Aunque es evidente que hay una contradicción entre lo dicho ayer por el cardenal Rouco y lo escrito días atrás por el arzobispo de Valladolid y por otros obispos y papas a lo largo de la historia, no se piensen ustedes que esto es casual. La actitud de buena parte del episcopado español ante determinadas leyes injustas emanadas del actual sistema democrático ha sido, como poco, chocante. Por ejemplo,
los mismos obispos que clamaban contra la EpC y apoyaban a los padres objetores, luego permitían que la asignatura se diera en sus colegios diocesanos. Los mismos obispos que advertían a los políticos católicos de que si votaban a favor de la ley del aborto no podían comulgar, miraban para otro lado ante la pregunta de cuál era la actitud que el Rey debía de tomar ante dicha ley. Hoy ya sabemos lo que piensa el cardenal Rouco sobre ese tema. El Rey debía firmar o renunciar. Pero por encima de todo, firmar. Luego ya se las verá con su conciencia.
Llevo tiempo diciendo que
el actual sistema democrático no puede merecer otra cosa que la condena más firme por parte de la Iglesia. Es semilla y fuente de leyes criminales e injustas. Y un pastor de almas tiene como obligación primera la denuncia de la injusticia y la exhortación a combatir el mal. No a someterse al mismo.
No necesitamos pastores que nos digan en qué consiste la ley de los hombres.
Necesitamos pastores que nos recuerden cuál es la ley de Dios.

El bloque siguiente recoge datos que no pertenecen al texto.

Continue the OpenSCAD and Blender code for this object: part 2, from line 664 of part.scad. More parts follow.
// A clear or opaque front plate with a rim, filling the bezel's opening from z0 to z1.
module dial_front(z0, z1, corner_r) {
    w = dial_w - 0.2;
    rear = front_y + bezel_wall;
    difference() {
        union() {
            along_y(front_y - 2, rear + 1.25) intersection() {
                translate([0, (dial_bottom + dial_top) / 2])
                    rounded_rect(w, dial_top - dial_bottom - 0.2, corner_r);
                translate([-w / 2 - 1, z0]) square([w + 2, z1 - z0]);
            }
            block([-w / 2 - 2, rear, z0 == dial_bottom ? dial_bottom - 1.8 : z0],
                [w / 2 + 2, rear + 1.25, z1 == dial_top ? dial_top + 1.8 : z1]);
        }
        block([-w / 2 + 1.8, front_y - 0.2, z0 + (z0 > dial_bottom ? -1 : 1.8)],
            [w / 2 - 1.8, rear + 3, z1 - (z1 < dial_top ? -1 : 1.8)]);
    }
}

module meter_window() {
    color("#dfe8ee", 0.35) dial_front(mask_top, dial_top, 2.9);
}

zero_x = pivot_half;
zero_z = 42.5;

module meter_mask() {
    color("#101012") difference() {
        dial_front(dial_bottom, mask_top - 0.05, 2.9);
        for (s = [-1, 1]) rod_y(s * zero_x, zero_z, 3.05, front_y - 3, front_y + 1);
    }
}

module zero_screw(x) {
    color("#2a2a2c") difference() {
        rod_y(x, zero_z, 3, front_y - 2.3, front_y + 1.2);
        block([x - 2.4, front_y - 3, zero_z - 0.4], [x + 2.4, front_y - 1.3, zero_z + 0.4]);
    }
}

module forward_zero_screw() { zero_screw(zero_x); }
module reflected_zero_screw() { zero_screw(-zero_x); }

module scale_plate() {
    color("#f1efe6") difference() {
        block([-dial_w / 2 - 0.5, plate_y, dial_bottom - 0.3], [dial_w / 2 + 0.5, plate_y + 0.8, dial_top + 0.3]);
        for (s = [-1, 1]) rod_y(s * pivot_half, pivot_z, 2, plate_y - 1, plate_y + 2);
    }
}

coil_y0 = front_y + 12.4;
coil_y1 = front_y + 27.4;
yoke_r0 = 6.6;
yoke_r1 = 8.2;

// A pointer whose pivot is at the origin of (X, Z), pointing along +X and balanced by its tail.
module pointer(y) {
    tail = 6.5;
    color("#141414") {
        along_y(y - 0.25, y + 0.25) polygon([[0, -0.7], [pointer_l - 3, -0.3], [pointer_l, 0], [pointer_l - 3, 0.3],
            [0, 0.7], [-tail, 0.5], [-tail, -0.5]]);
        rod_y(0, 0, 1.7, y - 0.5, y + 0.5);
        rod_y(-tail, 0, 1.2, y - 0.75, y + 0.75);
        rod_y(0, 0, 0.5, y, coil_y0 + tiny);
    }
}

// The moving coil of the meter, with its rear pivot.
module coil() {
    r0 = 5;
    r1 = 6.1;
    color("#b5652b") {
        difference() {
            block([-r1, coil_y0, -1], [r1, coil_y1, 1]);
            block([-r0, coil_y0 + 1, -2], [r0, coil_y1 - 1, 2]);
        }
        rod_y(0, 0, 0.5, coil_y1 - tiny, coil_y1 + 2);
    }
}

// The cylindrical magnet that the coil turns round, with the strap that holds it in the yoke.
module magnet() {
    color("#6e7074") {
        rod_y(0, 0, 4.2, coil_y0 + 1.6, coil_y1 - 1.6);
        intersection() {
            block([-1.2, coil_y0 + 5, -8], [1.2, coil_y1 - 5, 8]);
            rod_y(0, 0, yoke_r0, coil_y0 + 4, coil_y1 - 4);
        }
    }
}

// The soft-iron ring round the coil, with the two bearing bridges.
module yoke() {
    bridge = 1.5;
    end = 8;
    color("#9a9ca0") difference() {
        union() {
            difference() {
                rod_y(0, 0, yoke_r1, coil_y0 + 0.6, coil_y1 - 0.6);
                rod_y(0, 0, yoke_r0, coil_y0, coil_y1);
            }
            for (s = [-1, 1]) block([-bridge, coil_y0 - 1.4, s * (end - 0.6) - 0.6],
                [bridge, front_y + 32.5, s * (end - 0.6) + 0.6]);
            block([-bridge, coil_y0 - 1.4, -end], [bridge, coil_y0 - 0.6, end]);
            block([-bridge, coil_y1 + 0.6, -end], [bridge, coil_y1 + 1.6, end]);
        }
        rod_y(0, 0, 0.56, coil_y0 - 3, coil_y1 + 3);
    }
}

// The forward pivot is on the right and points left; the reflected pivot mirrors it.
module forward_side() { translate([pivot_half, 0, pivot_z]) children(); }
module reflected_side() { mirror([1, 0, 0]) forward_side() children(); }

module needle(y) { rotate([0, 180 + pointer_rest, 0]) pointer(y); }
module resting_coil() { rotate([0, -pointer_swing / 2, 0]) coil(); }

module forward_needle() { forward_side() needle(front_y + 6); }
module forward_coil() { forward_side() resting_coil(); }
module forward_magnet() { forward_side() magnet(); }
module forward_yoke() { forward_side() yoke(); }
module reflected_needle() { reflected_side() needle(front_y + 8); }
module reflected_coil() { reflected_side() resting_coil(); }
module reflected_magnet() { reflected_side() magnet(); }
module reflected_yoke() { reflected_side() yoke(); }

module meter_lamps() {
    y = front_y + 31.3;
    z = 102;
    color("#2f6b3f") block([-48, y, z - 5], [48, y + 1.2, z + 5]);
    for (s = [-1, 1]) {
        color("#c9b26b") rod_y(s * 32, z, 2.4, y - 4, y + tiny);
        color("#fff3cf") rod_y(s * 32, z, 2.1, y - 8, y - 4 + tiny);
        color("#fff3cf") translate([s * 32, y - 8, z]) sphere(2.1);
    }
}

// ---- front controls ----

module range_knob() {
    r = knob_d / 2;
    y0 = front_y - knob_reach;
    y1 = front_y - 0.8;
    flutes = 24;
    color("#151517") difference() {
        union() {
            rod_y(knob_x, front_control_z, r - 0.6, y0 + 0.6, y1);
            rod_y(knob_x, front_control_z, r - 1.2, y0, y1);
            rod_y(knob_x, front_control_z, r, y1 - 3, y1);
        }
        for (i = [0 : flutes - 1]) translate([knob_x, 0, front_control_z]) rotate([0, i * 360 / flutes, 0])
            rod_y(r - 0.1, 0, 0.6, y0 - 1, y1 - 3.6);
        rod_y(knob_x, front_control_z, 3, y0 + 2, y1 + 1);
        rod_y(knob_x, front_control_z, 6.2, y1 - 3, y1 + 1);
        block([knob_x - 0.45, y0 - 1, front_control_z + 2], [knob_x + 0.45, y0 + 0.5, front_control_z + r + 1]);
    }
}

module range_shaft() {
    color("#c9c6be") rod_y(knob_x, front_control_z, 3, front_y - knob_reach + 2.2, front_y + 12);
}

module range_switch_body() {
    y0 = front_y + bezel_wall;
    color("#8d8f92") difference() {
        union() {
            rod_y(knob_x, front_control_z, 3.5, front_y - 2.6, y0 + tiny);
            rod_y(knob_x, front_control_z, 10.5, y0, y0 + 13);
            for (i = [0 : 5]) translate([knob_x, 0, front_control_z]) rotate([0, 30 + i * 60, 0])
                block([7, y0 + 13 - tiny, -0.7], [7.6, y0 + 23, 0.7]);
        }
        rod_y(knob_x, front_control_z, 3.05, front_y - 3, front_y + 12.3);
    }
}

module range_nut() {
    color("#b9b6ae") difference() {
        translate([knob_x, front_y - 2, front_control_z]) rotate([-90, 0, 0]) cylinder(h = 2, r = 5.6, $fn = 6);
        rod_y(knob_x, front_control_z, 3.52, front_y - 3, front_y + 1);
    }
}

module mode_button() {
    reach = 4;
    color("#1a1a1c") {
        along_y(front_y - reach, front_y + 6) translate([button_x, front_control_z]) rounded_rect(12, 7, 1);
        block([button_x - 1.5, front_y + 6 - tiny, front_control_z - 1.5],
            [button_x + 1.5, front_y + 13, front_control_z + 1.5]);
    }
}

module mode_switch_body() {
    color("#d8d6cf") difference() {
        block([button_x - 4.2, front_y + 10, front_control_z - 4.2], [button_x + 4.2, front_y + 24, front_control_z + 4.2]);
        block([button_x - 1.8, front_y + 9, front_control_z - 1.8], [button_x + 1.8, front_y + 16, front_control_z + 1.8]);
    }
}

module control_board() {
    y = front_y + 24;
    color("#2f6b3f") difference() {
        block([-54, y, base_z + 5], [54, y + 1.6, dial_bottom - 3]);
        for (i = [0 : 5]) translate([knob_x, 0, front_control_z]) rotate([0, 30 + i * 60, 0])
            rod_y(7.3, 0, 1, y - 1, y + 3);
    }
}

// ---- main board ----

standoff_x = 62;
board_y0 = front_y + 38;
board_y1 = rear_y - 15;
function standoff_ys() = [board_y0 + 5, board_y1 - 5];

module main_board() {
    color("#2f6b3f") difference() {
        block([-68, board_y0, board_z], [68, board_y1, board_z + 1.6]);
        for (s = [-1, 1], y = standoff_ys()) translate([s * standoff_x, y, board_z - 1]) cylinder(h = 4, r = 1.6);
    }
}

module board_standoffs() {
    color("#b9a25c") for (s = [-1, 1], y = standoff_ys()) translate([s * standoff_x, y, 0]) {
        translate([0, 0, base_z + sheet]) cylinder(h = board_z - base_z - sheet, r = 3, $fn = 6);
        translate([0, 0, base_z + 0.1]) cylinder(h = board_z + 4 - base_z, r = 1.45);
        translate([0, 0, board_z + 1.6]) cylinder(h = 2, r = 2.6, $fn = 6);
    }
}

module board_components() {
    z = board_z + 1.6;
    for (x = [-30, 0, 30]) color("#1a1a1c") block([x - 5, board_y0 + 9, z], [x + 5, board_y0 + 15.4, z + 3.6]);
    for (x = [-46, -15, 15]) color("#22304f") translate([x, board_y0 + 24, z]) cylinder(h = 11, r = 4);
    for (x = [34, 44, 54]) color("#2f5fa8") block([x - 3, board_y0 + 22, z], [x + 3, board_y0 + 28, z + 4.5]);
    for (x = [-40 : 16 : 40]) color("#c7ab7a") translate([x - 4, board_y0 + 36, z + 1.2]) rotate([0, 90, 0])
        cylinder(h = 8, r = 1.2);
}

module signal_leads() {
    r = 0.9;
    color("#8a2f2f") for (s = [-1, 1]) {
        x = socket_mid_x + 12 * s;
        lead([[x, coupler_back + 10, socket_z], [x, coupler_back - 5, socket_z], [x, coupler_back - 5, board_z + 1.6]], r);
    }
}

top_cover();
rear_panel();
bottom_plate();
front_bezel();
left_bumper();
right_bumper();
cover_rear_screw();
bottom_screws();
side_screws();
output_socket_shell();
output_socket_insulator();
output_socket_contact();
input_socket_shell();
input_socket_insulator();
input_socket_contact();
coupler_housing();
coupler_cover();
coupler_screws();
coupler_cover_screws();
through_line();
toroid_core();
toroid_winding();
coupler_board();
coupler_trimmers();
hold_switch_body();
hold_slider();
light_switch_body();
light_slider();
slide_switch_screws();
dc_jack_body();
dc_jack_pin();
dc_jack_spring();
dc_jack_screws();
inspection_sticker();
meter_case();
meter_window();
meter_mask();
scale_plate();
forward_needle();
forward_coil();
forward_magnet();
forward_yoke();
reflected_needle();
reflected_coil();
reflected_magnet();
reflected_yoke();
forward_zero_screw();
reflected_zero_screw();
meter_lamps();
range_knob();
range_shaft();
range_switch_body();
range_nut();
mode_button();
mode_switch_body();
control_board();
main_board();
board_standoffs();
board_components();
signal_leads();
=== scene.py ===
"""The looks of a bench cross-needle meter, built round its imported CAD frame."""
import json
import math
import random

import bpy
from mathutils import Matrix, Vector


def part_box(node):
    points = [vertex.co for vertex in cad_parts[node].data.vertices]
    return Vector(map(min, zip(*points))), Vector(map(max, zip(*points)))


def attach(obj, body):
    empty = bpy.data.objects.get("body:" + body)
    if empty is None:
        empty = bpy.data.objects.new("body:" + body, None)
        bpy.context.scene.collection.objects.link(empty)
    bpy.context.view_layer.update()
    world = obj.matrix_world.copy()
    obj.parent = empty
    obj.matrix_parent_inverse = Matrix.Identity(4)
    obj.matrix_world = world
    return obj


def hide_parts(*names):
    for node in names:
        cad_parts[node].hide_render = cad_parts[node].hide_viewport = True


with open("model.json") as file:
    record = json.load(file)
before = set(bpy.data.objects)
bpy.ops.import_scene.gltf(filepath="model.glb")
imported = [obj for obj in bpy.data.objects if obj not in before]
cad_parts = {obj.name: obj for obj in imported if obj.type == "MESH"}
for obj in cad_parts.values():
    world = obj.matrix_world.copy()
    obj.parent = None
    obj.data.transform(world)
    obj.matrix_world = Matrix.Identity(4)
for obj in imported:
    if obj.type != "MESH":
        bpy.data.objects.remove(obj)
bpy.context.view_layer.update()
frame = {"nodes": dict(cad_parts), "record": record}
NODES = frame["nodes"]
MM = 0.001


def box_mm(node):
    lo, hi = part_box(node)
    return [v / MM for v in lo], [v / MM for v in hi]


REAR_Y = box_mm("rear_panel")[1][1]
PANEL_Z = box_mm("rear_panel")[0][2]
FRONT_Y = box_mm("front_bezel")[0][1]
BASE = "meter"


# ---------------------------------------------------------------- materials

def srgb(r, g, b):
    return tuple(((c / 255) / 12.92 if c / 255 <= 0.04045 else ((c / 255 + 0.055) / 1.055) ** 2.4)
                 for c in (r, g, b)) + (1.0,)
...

Y si no, que se dediquen a dar clases en universidades y no a poner sus conocimientos y sabiduría al servicio de un sistema que produce más de cien mil muertes de inocentes al año en España.
Ya está bien de apelar a una Constitución que se ha convertido en una ramera maltratada por los gobernantes. Esta Constitución no nos vale a los cristianos. Con ella llevamos más de un millón de niños asesinados antes de nacer. Con ella, ya lo verán, se admitirá que se llame matrimonio a lo que no es matrimonio. Con ella se admite que se llame nación a una región española. Señores obispos, dejen ya de sacralizar lo que ya es un instrumento de iniquidad (Don Marcelo -cardenal-, Mons. Guerra Campos y otros pocos obispos tenían razón). Sean valientes y firmes de una vez por todas, que mejor es ser ridiculizado y perseguido por decir la verdad que convertirse en cómplice de la iniquidad.
Hoy no es San Pedro quien pregunta al Señor a dónde va con la cruz camino de Roma. Hoy es el Señor quien pregunta al cardenal Rouco: “Quo Vadis, Antonio María?".
Ojalá el cardenal rectifique y reconozca que ayer cometió un error. De sabios es rectificar. Y si se es pastor de la Iglesia, con mayor razón. No es una opción. Es su deber.